O princípio da impessoalidade traduz a idéia de que a Administração tem que tratar todos os administrados sem discriminações, benéficas ou detrimentosas. [...] O princípio em causa não é senão o próprio princípio da igualdade ou isonomia. Está consagrado explicitamente no art. 37, caput, da Constituição. Além disso, assim como "todos são iguais perante a lei" (art. 5º, caput), a fortiori teriam de sê-lo perante a Administração.
CONCLUSÃO
Ante ao exposto, sugere-se ao Exmo. Sr. Relator dos autos que determine, em cumprimento ao disposto no art. 26, parágrafo único da Resolução n. 09/02 desta Corte de Contas, a notificação da parte Recorrente, Sr. Ataídes Ottobelli, acerca da data da sessão de julgamento do presente Recurso de Reconsideração, a fim de que possa exercer seu direito de sustentação oral, tal como requerido na peça recursal, e que em seu voto propugne ao Egrégio Plenário:
1) Conhecer do Recurso de Reconsideração proposto nos termos do art. 77 da Lei Complementar n. 202/2000, contra o acórdão n. 0870/2008, na sessão ordinária do dia 09/06/2008, no processo TCE-01/01728743, e, no mérito, negar-lhe provimento, ratificando na íntegra a decisão recorrida.
2) Dar ciência do acórdão, do voto do Relator que o fundamentam, bem como deste parecer COG ao Sr. Ataídes Ottobelli, ex-Prefeito Municipal de São José do Cedro, à Prefeitura Municipal e à Câmara Municipal de São José do Cedro.
É o parecer.
À consideração superior.
COG, em 27 de novembro de 2008.
De Acordo. Em ____/____/____
DE ACORDO.
À consideração do Exmo. Sr. Relator Gerson dos Santos Sicca, ouvido preliminarmente o Ministério Público junto ao Tribunal de Contas.
COG, em de de 2008.
MARCELO BROGNOLI DA COSTA
1
DELGADO, Mauricio Godinho. Curso de direito do trabalho. 5. Ed. São Paulo: LTr, p. 872.

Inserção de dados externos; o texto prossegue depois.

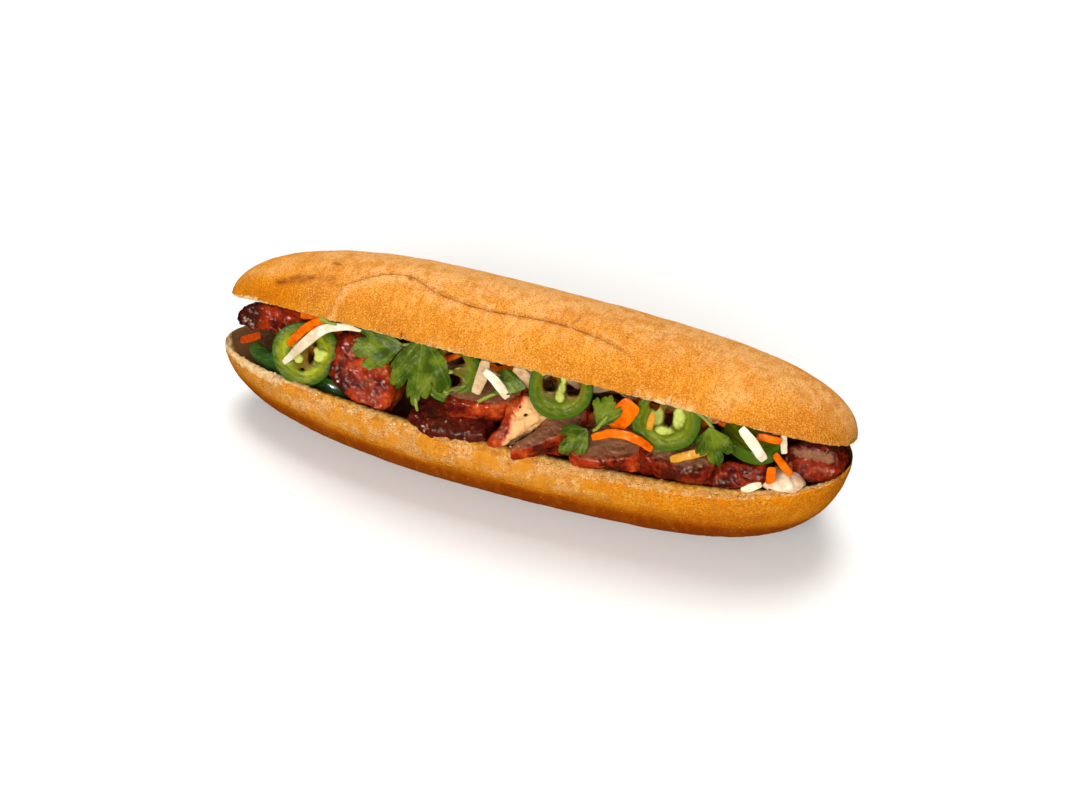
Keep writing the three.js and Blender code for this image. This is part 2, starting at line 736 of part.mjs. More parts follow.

2 O Voto do Exmo. Relator restou assim ementado: "É irregular o pagamento de horas-extras sem a existência de efetivo controle do turno ordinário e extraordinário, pois impossibilita a verificação da liquidação da despesa, em desacordo com o inciso III do § 2º do artigo 63 da Lei n. 4.320/64.[...]"
3 SILVA, José Afonso. Aplicabilidade das normas constitucionais. São Paulo: Malheiros, 2007. p. 74-75.
4 Curso de direito administrativo. 14. Ed. São Paulo: Malheiros, 2002, p. 96.